Marriage, Heirs, and the Politics of the Court
Henry’s six marriages are famous, but their historical significance lies less in gossip than in what they expose about monarchy under pressure. Catherine of Aragon gave him Mary. Anne Boleyn gave him Elizabeth but not the desired surviving son. Jane Seymour finally bore Edward, the longed-for male heir, and thereby secured a unique posthumous status in Henry’s memory. Anne of Cleves was discarded when the marriage displeased him. Catherine Howard’s fall ended in execution. Catherine Parr survived him and acted as a stabilizing presence late in the reign. Each marriage altered factional alignments at court, diplomatic options abroad, and the hierarchy of possible successors.
These marriages also show how Henry’s personal will became politically inescapable. In another ruler, failed marriages might have been private disappointment. Under Henry VIII, they became national questions with legal, religious, and dynastic consequences. Anne Boleyn and Catherine Howard were both executed. Noble families rose and fell around the women Henry favored or abandoned. The king’s body, desires, anxieties, and legitimacy became public forces within the state. That is one reason the reign still feels so dramatic. Private and political life were fused at the highest level with almost no protective barrier between them.
Dissolution, Wealth, and the Expansion of Crown Power
One of the most important and sometimes underappreciated developments of the reign was the dissolution of the monasteries. Once Henry had broken with Rome, the religious houses of England became vulnerable to scrutiny, pressure, and confiscation. Under Cromwell’s administration, monasteries were investigated, closed, and their lands and wealth transferred to the crown and, eventually, to lay elites. The consequences were enormous. This was not simply a religious act. It was also a massive redistribution of property and influence.
The dissolution changed the social map of England. Monasteries had served not only religious functions but charitable, educational, and local economic ones as well. Their removal altered daily life in many communities.

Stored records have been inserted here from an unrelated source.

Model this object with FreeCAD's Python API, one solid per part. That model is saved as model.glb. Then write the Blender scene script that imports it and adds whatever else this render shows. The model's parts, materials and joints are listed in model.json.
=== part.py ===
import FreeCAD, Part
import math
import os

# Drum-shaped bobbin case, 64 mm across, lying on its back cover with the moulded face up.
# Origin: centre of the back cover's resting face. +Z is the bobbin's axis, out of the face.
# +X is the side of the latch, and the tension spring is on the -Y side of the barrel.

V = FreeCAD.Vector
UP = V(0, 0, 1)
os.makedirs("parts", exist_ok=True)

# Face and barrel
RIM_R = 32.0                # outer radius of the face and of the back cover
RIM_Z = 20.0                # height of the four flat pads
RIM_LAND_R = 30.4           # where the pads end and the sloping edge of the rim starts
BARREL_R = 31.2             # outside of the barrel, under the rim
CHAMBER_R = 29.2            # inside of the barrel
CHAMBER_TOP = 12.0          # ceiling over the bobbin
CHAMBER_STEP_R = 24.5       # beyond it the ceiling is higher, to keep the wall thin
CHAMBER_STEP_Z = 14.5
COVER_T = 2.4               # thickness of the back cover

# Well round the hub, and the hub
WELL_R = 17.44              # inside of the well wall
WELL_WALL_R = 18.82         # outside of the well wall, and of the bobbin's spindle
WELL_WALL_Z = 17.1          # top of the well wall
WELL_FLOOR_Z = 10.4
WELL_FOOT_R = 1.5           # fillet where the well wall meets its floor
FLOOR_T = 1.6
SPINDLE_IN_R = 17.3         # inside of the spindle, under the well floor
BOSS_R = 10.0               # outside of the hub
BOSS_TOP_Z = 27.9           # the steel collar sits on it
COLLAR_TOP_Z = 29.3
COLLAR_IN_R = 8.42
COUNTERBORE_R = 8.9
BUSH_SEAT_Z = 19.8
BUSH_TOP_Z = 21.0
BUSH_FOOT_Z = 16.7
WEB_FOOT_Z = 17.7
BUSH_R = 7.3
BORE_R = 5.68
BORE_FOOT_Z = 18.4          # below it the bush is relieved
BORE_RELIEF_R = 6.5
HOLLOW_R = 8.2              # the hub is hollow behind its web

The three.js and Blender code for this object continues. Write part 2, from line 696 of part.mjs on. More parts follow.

Politically, the process strengthened the Tudor regime in the short term by creating new beneficiaries with a stake in the post-Roman settlement. Once lands had been redistributed, a return to the old order became harder. In that sense, Henry’s revolution in religion was anchored in material change as much as in ideology.
Administration also became more systematized in this period. Government under the Tudors grew more document-heavy, more legally articulated, and more reliant on central institutions. Henry himself is often remembered as impulsive and forceful, which he was, but his reign also saw important developments in the practical capacity of the state. Financial offices, legislative mechanisms, and bureaucratic habits expanded. Even where policy emerged from personal obsession, it often left behind stronger machinery.
Foreign Policy, Warfare, and Prestige
Henry never lost his appetite for continental relevance. He wanted to be taken seriously among the great rulers of Europe, and foreign policy remained central to his royal identity. His reign included campaigns in France, shifting alliances with Habsburg and Valois rivals, and an enduring concern with Scotland. The famous victory at Flodden in 1513, achieved against Scotland while Henry campaigned in France, fed the mythology of Tudor strength. Yet many of his wars were expensive and strategically limited. They often produced more pageantry than durable gain.
Still, military ambition was not meaningless. It reinforced the image Henry wanted to project and contributed to developments such as naval investment. The expansion of the navy under his rule would later matter greatly for England’s future. He did not create a maritime empire, but he helped strengthen the institutional foundations of English naval power. Once again, his reign combined vanity and long-term consequence in ways that are easy to underestimate if one focuses only on court scandal.
The Darkening of the Reign
As Henry aged, the tone of the reign changed. Injury, illness, disappointment, and increasing suspicion seem to have sharpened his harshness. Ministers who once appeared indispensable could be destroyed. Cromwell himself, so important to the reformation of church and state, eventually fell from favor and was executed. The atmosphere of court politics became more dangerous, and factional maneuvering around religion, succession, and access to the king intensified.
Henry’s later years also exposed the instability beneath his apparent triumphs. He had achieved the male heir he wanted in Edward, but the succession was not truly secure. Mary and Elizabeth had both at points been declared illegitimate. Religious settlement remained incomplete and contested. Financial pressure persisted. The king who had sought certainty often produced upheaval. By the time he died in 1547, England had been transformed, but it had not been made simple.
Why Henry VIII’s Legacy Is So Mixed
Henry’s legacy is unusually difficult to summarize because he was both a builder and a destabilizer. He enhanced the majesty of the monarchy and expanded the practical reach of the state. He helped launch the English Reformation and permanently altered the relationship between crown and church. He redistributed immense wealth through the dissolution of the monasteries. He left behind a stronger navy and a more assertive style of kingship. Yet he also ruled through fear, punished dissent ruthlessly, and made the fate of the kingdom dangerously dependent on his personal obsessions.
His family legacy alone shows the scale of the contradiction. The son for whom he reordered so much of English life, Edward VI, ruled only briefly. Mary I attempted a Catholic restoration. Elizabeth I, the daughter of Anne Boleyn whom Henry once set aside, became one of England’s most consequential monarchs. In other words, Henry got his male heir but not the simple dynastic solution he imagined. The future belonged in important ways to the daughters whose legitimacy he had repeatedly disrupted.
That is why Henry VIII still commands so much historical attention. He was not merely a flamboyant king with memorable portraits and sensational marriages. He was a ruler whose personal decisions became institutional revolutions. He combined Renaissance display, theological conservatism, political radicalism, dynastic fear, administrative expansion, and naked coercive power in a single reign. To study Henry VIII is to study how monarchy works when the king’s will can reshape religion, law, landholding, and succession at once. His reign was dramatic because it was transformative, and transformative because it was driven by a ruler who would not accept limits once he believed his cause to be just.